Most hourly workers would join a union if given the chance, survey says
• Union interest may be on the upswing in the U.S. An August 2022 report from Jobcase suggests 70% of nonunion “skilled and hourly workers” in the U.S. would consider joining a union if given the opportunity.
• Breaking it down by generation, Jobcase suggests that millennials are most likely to flirt with the idea of joining a union: 76% of millennial respondents said they’d be likely to vote for union membership, compared to to 73% of Gen Zers surveyed, 66% of Gen Xers surveyed and 62% of baby boomers surveyed.
• Why are people thinking about union membership? More than half would have their sights on higher pay (57%) and improved benefits packages (56%). About half (49%) said they’d be interested in better job protections. Gen Z was most likely to say the prospect of improving their hours and schedule would draw them to join a union.

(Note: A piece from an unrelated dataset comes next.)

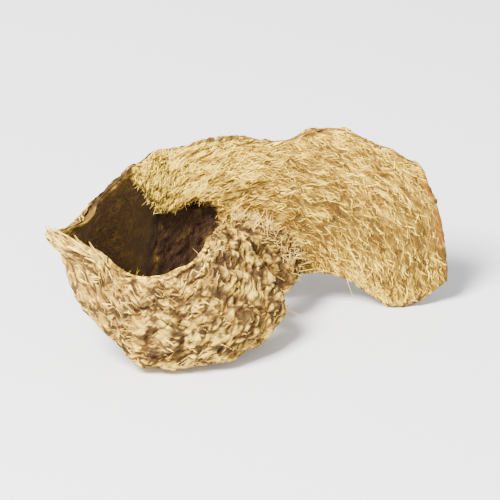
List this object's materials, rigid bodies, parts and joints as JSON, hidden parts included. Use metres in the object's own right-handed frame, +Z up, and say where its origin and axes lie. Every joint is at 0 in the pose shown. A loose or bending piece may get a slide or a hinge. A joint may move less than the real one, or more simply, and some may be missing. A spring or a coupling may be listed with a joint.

In its report, Jobcase notes a decadeslong, downward trend in union activity, which makes these findings from June and July 2022 notable. Researchers for the talent platform found that of the “non-union U.S. skilled and hourly workers” surveyed this summer, 41% are more likely to consider joining a union now than 3 years ago. Data from Gallup and Pew Research Center also support the idea that, since the pandemic, the ice of union disinterest is thawing.
In 2021, Gallup’s audit of union approval rates throughout the 20th and 21st century found that approval of labor unions were at their highest point that year (68%) since 1965 (71%).